Later Prabhunath Singh, a leader known for his strong arm tactics, later quit the JDU following differences with Nitish Kumar and joined the RJD. After Uma Shanker Singh's death on January 24, 2013, he was nominated to contest from Maharajganj against JDU candidate and Bihar Education Minister PK Shahi and Congress's Jitendra Swami, the son of Uma Shanker Singh.
But with the JDU-BJP alliance already on the verge of breakup, Prabhunath Singh trounced Shahi by a huge margin of over 1,37,000 votes.

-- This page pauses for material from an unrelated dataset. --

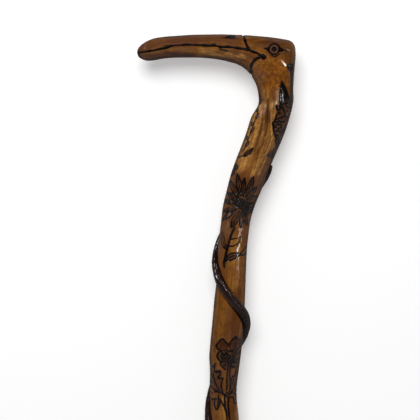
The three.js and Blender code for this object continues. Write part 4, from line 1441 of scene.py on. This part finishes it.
def wear_effect():
    """Handling wear on metal, horn and rubber: scuffed patches, fine scratches and specks."""
    group, given, out = effect_group("wear", {"Place": None}, ("Patches", "Scratches", "Specks"))
    place = given["Place"]
    stretched = mapped(group, place, Rotation=(0.3, 0.5, 0.2), Scale=(1, 1, 0.08))
    join(group, eased(group, noise(group, place, 160.0, 5.0, 0.6), 0.4, 0.66), out["Patches"])
    join(group, eased(group, noise(group, stretched, 1800.0, 3.0, 0.5), 0.56, 0.7), out["Scratches"])
    join(group, eased(group, noise(group, place, 2200.0, 2.0, 0.5), 0.6, 0.68), out["Specks"])
    return group


GRAIN = grain_effect()
WEAR = wear_effect()


def effect(tree, group, **inputs):
    made = add(tree, "ShaderNodeGroup", node_tree=group)
    for key, value in inputs.items():
        join(tree, value, made.inputs[key.replace("_", " ")])
    return made.outputs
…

Singh's massive win was the result of the Muslim-Yadav vote bank combining with the Rajputs.
Now as the elections enter the home stretch, the same combination has ensured that a confident Lalu is eyeing many more seats riding on the Muslim-Yadav-Rajput combine.
RJD leaders in Saran, neighbouring Maharajganj, from where Lalu's wife and former Bihar chief minister Rabri Devi is facing a tough contest against BJP's Rajiv Pratap Rudy are confident that Prabhunath Singh's influence will ensure that a large number of Rajput votes go to the RJD. Even BJP workers admit that Rudy, himself a Rajput, does not have the hold over his community the way Singh has.
Similarly the much respected Raghuvansh Prasad Singh, who has won five consecutive elections from Vaishali, is one whom Lalu's trusts very much. The mild-mannered Raghuvansh Prasad Singh's popularity cuts across the caste and community barrier.
The RJD is hopeful that both Prabhunath Singh and Raghuvansh Prasad Singh along with Buxar MP Jagadanand Singh will ensure that Rajputs back RJD candidates in all 13 Bihar seats where voting will take place on May 7 and 12. With the MY combine aggressively behind Lalu, the Rajput votes gives the RJD a big edge over its rivals.